Universal Web Scraper Test Command
WP-CLI command for testing the Universal Web Scraper handler with any target URL. Supports web pages, ICS feeds, and JSON APIs.
wp datamachine-events test-event-scraper --target_url=<url>
Parameters
Required
--target_url=<url>: The web page URL, ICS feed, or JSON API to test
Examples
Web Page Scraping
wp datamachine-events test-event-scraper --target_url=https://example.com/events
ICS Calendar Feeds
wp datamachine-events test-event-scraper --target_url=https://tockify.com/api/feeds/ics/calendar-name
Google Calendar Export
wp datamachine-events test-event-scraper --target_url=webcal://calendar.google.com/calendar/ical/...
Output
The command displays:
- Target URL: The URL being tested
- Extraction Details:
- Packet title
- Source type (e.g.,
wix_events,json_ld,raw_html) - Extraction method
- Event title and start date
- Venue name and address
- Status: OK (complete venue/address coverage) or WARNING (incomplete coverage)
- Warnings: Any extraction warnings encountered
Venue Coverage Warnings
The command evaluates venue data completeness:
- Missing venue name: Venue override required in flow configuration
- Missing address fields: Address, city, and state are required for geocoding
Raw HTML packets indicate AI extraction is needed for venue data.
Exit Codes
0: Command completed successfully1: Error (missing required parameter)
Use Cases
- Handler Testing: Verify the scraper works on a new venue website
- Extraction Debugging: Inspect raw extraction results before running a full pipeline. If extraction fails, the command outputs the full raw HTML to assist in troubleshooting.

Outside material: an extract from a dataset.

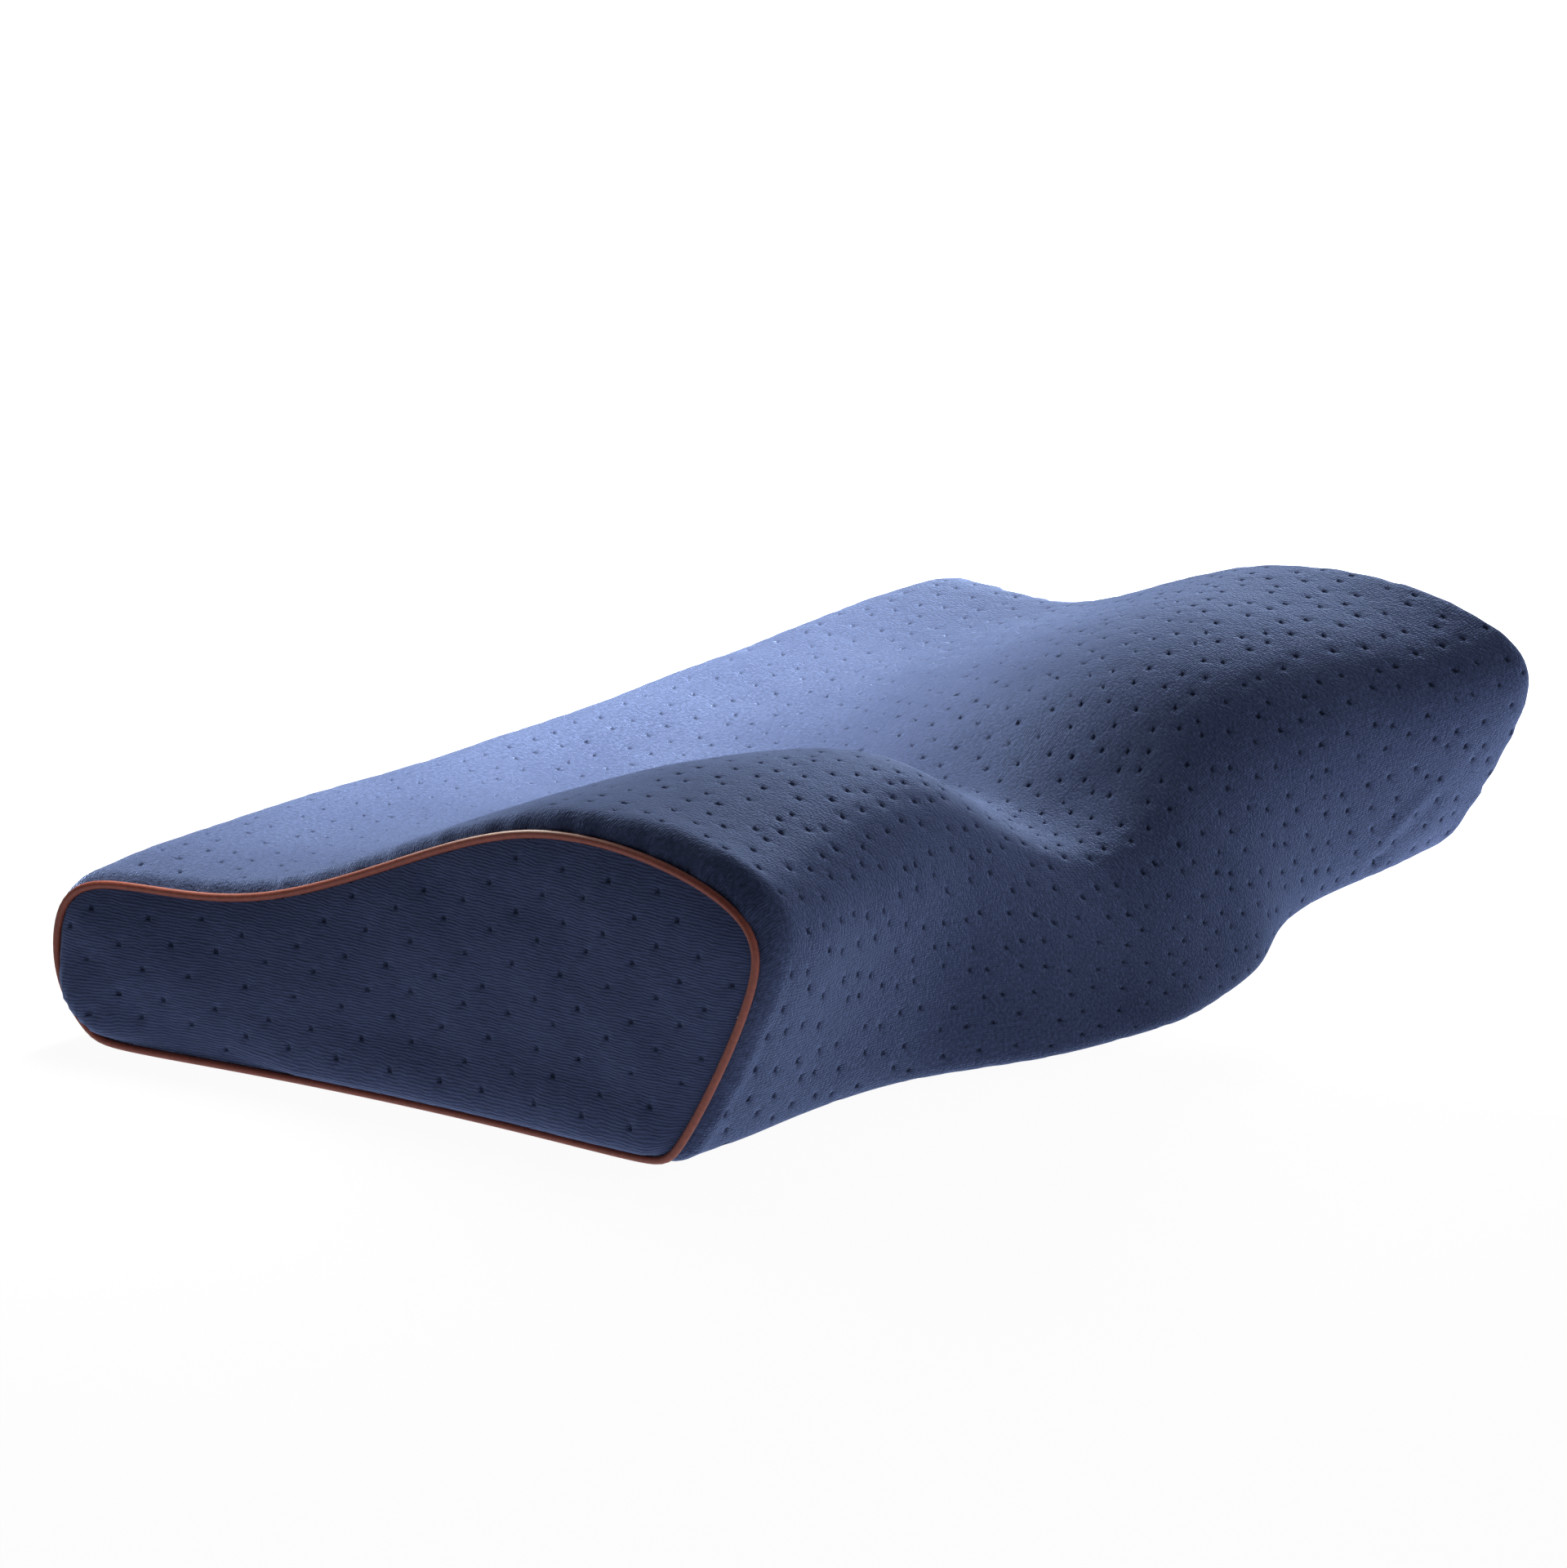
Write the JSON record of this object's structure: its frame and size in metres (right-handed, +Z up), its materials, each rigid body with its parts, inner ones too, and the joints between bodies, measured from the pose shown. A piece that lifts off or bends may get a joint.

- Coverage Assessment: Check if venue data will be complete after import
- Platform Detection: Identify which extractor is being used (Wix, Squarespace, etc.)
Reliability & Debugging
The test command is essential for verifying the scraper’s Smart Fallback and Browser Spoofing capabilities. When testing URLs known to have strict bot detection, observe the logs for "retrying with standard mode" to confirm the fallback is functioning correctly.
ICS Calendar Feed Support
The Universal Web Scraper now directly supports ICS/iCal feed URLs, replacing the deprecated ICS Calendar handler.
Supported ICS Formats
- Direct
.icsfiles - Tockify feeds
- Google Calendar exports
- Apple Calendar exports
- Outlook calendar exports
- Any standard ICS/iCal feed
ICS Handler Migration
The legacy ICS Calendar handler is deprecated. Migrate existing flows using:
wp datamachine-events migrate-handlers --handler=ics_calendar --dry-run
To perform the migration:
wp datamachine-events migrate-handlers --handler=ics_calendar
The migration tool automatically:
- Updates flow handler from
ics_calendartouniversal_web_scraper - Maps
feed_urlconfig tosource_url - Preserves all venue override and keyword filtering settings
- Validates configuration before applying changes
ICS-Specific Output
When testing ICS feeds, the command displays:
- Source type:
ics_feed - Timezone information: Calendar timezone and event-specific timezone
- Venue data: From ICS location field (optional venue override available)
- Time coverage warnings: For missing start/end times (common in all-day events)